Around 1947, a number of senior engineers took initiative to establish a forum of engineers in the profession. Soon after, it got its foundation stone laid on 7 May 1948, at Ramna in Dhaka city.

== Divisions ==
IEB has seven divisions within it. They are:
- Agriculture Engineering Division
- Chemical Engineering Division
- Civil Engineering Division
- Computer Engineering Division (established in 2011)
- Electrical Engineering Division
- Electronics Engineering Division
- Mechanical Engineering Division
- Textile Engineering Division

== Organs ==
IEB has four independent organs within it. They are:
- Board of Accreditation for Engineering and Technical Education
- Bangladesh Professional Engineers Registration Board
- Engineering Staff College Bangladesh
- Occupational Safety Board of Bangladesh

== Membership ==
Every professional engineer of Bangladesh is invited to join the Institution of Engineers, Bangladesh (IEB). As of 2024, it has over 60,000 members.
== List of members==
Engineering degree programs in Bangladesh are accredited by the Board of Accreditation for Engineering and Technical Education (BAETE), the accreditation body operating under The Institution of Engineers, Bangladesh (IEB). Accreditation is granted to individual engineering programs rather than to universities as a whole.
=== Public universities ===

| University | Type | Accreditation status | Notes |
|---|---|---|---|
| Bangladesh University of Engineering and Technology | Public | Accredited | Major engineering programs accredited by BAETE |
| Rajshahi University of Engineering and Technology | Public | Accredited | Engineering disciplines accredited under BAETE |
| Khulna University of Engineering and Technology | Public | Accredited | Public engineering university |
| Chittagong University of Engineering and Technology | Public | Accredited | Engineering disciplines accredited |
| Dhaka University of Engineering and Technology | Public | Accredited | Undergraduate engineering programs recognized |
| Bangladesh University of Textiles | Public | Accredited | Textile engineering programs accredited |
| Shahjalal University of Science and Technology | Public | Accredited | Selected engineering programs accredited |
| Khulna University | Public | Accredited | Engineering and technology disciplines accredited |
| Bangladesh Agricultural University | Public | Accredited | Agricultural engineering programs accredited |

=== International university ===

| University | Type | Accreditation status | Notes |
|---|---|---|---|
| Islamic University of Technology | International | Accredited | Engineering programs recognized by BAETE |

=== Private universities ===

| University | Accredited programs | Notes |
| Ahsanullah University of Science and Technology | CE, CSE, EEE, ME | One of the earliest private universities with BAETE-accredited engineering programs |
| American International University-Bangladesh | CSE |
| Bangladesh Army University of Science and Technology | IPE, ME | Programs accredited under Washington Accord framework |
| BRAC University | Selected engineering programs | Engineering disciplines accredited |
| Dhaka International University | CSE | Programs accredited by BAETE |
| Daffodil International University | Selected engineering programs | Engineering programs accredited under BAETE |
| East West University | CSE, CE | Programs accredited by BAETE |
| Independent University, Bangladesh | CSE |  |
| International University of Business Agriculture and Technology | CE, CSE, EEE, ME |  |
| North South University | CSE, EEE, CEE | Programs accredited under Outcome-Based Education (OBE) |
| University of Asia Pacific | CE | Engineering disciplines accredited |

== Board of Accreditation for Engineering and Technical Education (BAETE) ==

Board of Accreditation for Engineering and Technical Education (BAETE) is a non-governmental body that provides accreditation for engineering programs within the jurisdiction of Bangladesh.
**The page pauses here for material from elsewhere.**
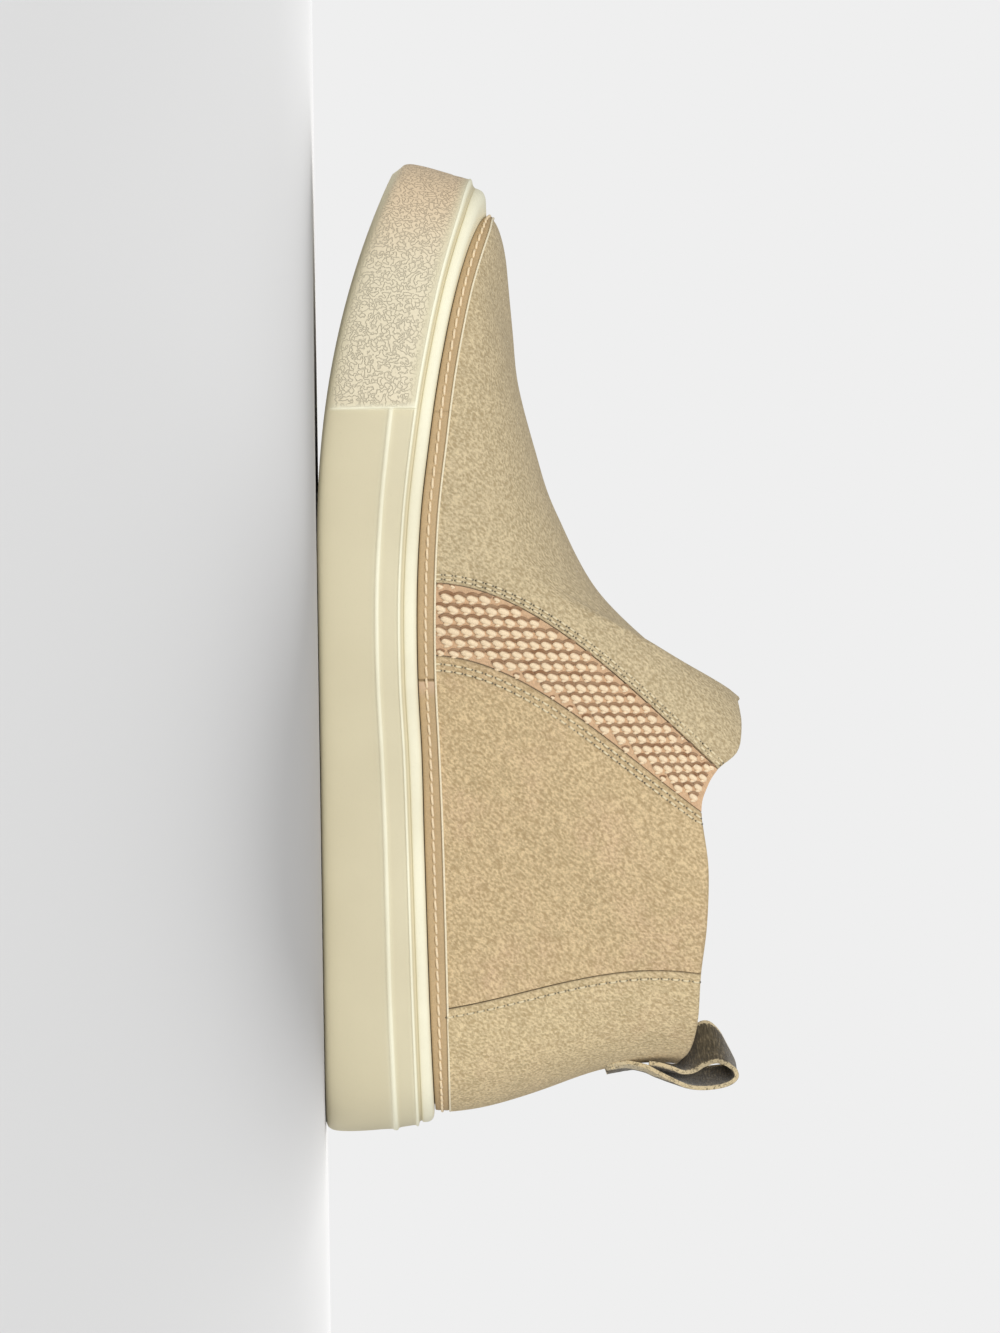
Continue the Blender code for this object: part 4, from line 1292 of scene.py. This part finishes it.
# Widths of the painted shade lines at a seam, at a stitch row and along the collar
SEAM_SHADE_WIDTH = 0.45 * MM
ROW_SHADE_WIDTH = 0.5 * MM
TOP_SHADE_WIDTH = 0.5 * MM

# Distances of the stitch rows from the edges of their panels, at the sole and at the collar
VAMP_ROWS = ((1.15, 1.1), (2.4, 2.3))
QUARTER_ROWS = ((2.3, 1.6), (4.1, 3.0))
COUNTER_ROWS = ((2.4, 2.4),)

# Soft troughs in millimetres of the side view: start, end, half width and depth
VAMP_CREASES = (
    ((20, 104), (31, 107), 1.6, 0.9),
    ((-60, 40), (-38, 62), 9.0, 0.25),
    ((-30, 40), (-6, 76), 7.0, 0.30),
)
QUARTER_CREASES = (
    ((58, 66), (68, 74), 1.6, 0.28),
    ((40, 60), (52, 88), 8.0, 0.30),
    ((70, 45), (84, 80), 10.0, 0.30),
)
COUNTER_CREASES = (
    ((106, 52), (100, 92), 6.0, 0.30),
)


def edge_line(u, side, count=320):
    return skin(u, np.linspace(0, 1, count), side)


def top_line(first, last, side, count=240):
    return skin(np.linspace(first, last, count), np.ones(count), side)


def suede_relief(points, base, seams, tops, creases, places):
    """Height of a panel over the skin, with round edges, sewn rows and soft troughs.
    seams are pairs of a line and the distances of its rows, tops the lines of the collar."""
    fade = np.ones(points.shape[:-1])
    height = np.full(points.shape[:-1], base)
    for line, rows in [*seams, *((top, ()) for top in tops)]:
        away = distance_to(points, line)
        height -= EDGE_DROP * np.clip(1 - away / EDGE_REACH, 0, 1) ** 2
        fade *= smooth_step(away / (4 * MM))
        for at_sole, at_collar in rows:
            row = blend(at_sole, at_collar, places) * MM
            height -= GROOVE_DROP * bell(away - row, GROOVE_HALF)
    height += RIPPLE_HEIGHT * ripple(points) * fade
    for start, end, half_width, depth in creases:
        height += crease(points, start, end, half_width, depth) * (0.4 + 0.6 * fade)
    return height


def suede_panel(name, sides, first, last, base, seams_of, tops_of, creases, material, replaced,
                extra=(), height_line=None, more=None):
    """One suede panel, from the strip to the ridge or the collar."""
    grid = bpy.context.scene.bootie_sizes.grid
    lines = graded_ribs(first, last, PANEL_FINE_STEP, grid, extra)
    heights = graded_heights(height_line or (first + last) / 2, PANEL_FINE_STEP, grid)
    v = np.repeat(heights[None], len(lines), 0)
    bottom = skin(lines, np.full_like(lines, 0.02), OUTER) - skin(lines, 0 * lines, OUTER)
    v[:, 0] = GAP * 0.02 / np.linalg.norm(bottom, axis=1)
    kept = {}

    def relief(v, side, points):
        if side not in kept:
            kept[side] = suede_relief(points, base, seams_of(side), tops_of(side), creases, v)
            if more:
                kept[side] = kept[side] + more(points, side)
        return kept[side]

    def outside(u, v, side):
        return layer(u, v, side, relief(v, side, skin(u, v, side)))

    def painted_shade_mark(u, v, side, points):
        # Painted shade: darkest at the seams, lighter at the stitch rows and along the collar
        base_points = skin(u, v, side)
        mark = np.zeros(u.shape)
        for line, rows in seams_of(side):
            away = distance_to(base_points, line)
            mark = np.maximum(mark, bell(away, SEAM_SHADE_WIDTH))
            for at_sole, at_collar in rows:
                row = blend(at_sole, at_collar, v) * MM
                mark = np.maximum(mark, 0.30 * bell(away - row, ROW_SHADE_WIDTH))
        for line in tops_of(side):
            away = distance_to(base_points, line)
            mark = np.maximum(mark, 0.5 * bell(away, TOP_SHADE_WIDTH))
        return mark

    mesh = make_shell(name, sides, panel_ribs(lines, v), v, outside, back_face,
                      {"edge": painted_shade_mark})
    return make_object(name, mesh, material, "suede", *replaced)


def tab_padding(points, side):
    """Soft roll of the raised tab over the instep."""
    x, _, z = np.moveaxis(points / MM, -1, 0)
    along = bell(z - 109, 8) * bell(x - 22, 16)
    top = distance_to(points, top_line(TAB_START, VAMP_EDGE, side))
    return 0.7 * MM * along * smooth_step(top / (4 * MM))


def back_seam_groove(points, side):
    """Seam down the middle of the heel."""
    return -0.40 * MM * bell(distance_to(points, edge_line(BACK_SEAM, side)), 0.5 * MM)


def make_suede(colours):
    """Vamp, side panels and heel panel."""
    # The last number of each finish is how strong its painted shade at the seams is
    vamp = suede_finish("vamp_suede", colours.vamp, colours.vamp_patch, 0.5, 0.18)
    sides = suede_finish("side_suede", colours.quarter, colours.quarter_patch, 0.8, 0.75)
    heel = suede_finish("heel_suede", colours.counter, colours.quarter_patch, 0.4, 0.6)
    suede_panel("vamp_panel", BOTH, 0, VAMP_EDGE, 0.0,
                lambda side: [(edge_line(VAMP_EDGE, side), VAMP_ROWS)],
                lambda side: [top_line(TAB_START, VAMP_EDGE, side)], VAMP_CREASES, vamp,
                ("vamp",), extra=(TAB_START,), height_line=9.0, more=tab_padding)
    for side, word in SIDE_NAMES:
        suede_panel("quarter_panel_" + word, (side,), GORE_EDGE, COUNTER_EDGE, 0.0,
                    lambda side: [(edge_line(GORE_EDGE, side), QUARTER_ROWS)],
                    lambda side: [top_line(GORE_EDGE, COUNTER_EDGE, side)], QUARTER_CREASES,
                    sides, ("quarter_" + word,))
    suede_panel("heel_panel", BOTH, COUNTER_EDGE, BACK_SEAM, COUNTER_STEP,
                lambda side: [(edge_line(COUNTER_EDGE, side), COUNTER_ROWS)],
                lambda side: [top_line(COUNTER_EDGE, BACK_SEAM, side)], COUNTER_CREASES,
                heel, ("heel_counter",), more=back_seam_groove)


# Elastic

KNIT_SPAN = (33.0, 105.0)
KNIT_ROW_AT_COLLAR = 0.88
KNIT_LOOP_AT_COLLAR = 0.74
KNIT_TILT = math.tan(math.radians(-1.5))

# Strands of a loop: length, radius, place across the row and angle
KNIT_STRANDS = ((1.02, 0.29, -0.06, -24), (0.60, 0.15, -0.40, 10))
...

It operates as an independent and autonomous agency of the Institution of Engineers, Bangladesh (IEB).

BAETE represents the Institution of Engineers, Bangladesh, a full signatory of Washington Accord, an international accreditation agreement for undergraduate professional engineering academic degrees. Under the leadership of A F M Saiful Amin as the chairman of the board, BAETE achieved the full signatory recognition of Washington Accord on 12 June 2024, with effect from 2023, through a unanimous decision of all 23 signatories of the accord. BAETE is also a full member of Network of Accreditation Bodies for Engineering Education in Asia (NABEEA). BAETE also represents IEB in The Federation of Engineering Institutions of Asia and the Pacific (FEIAP).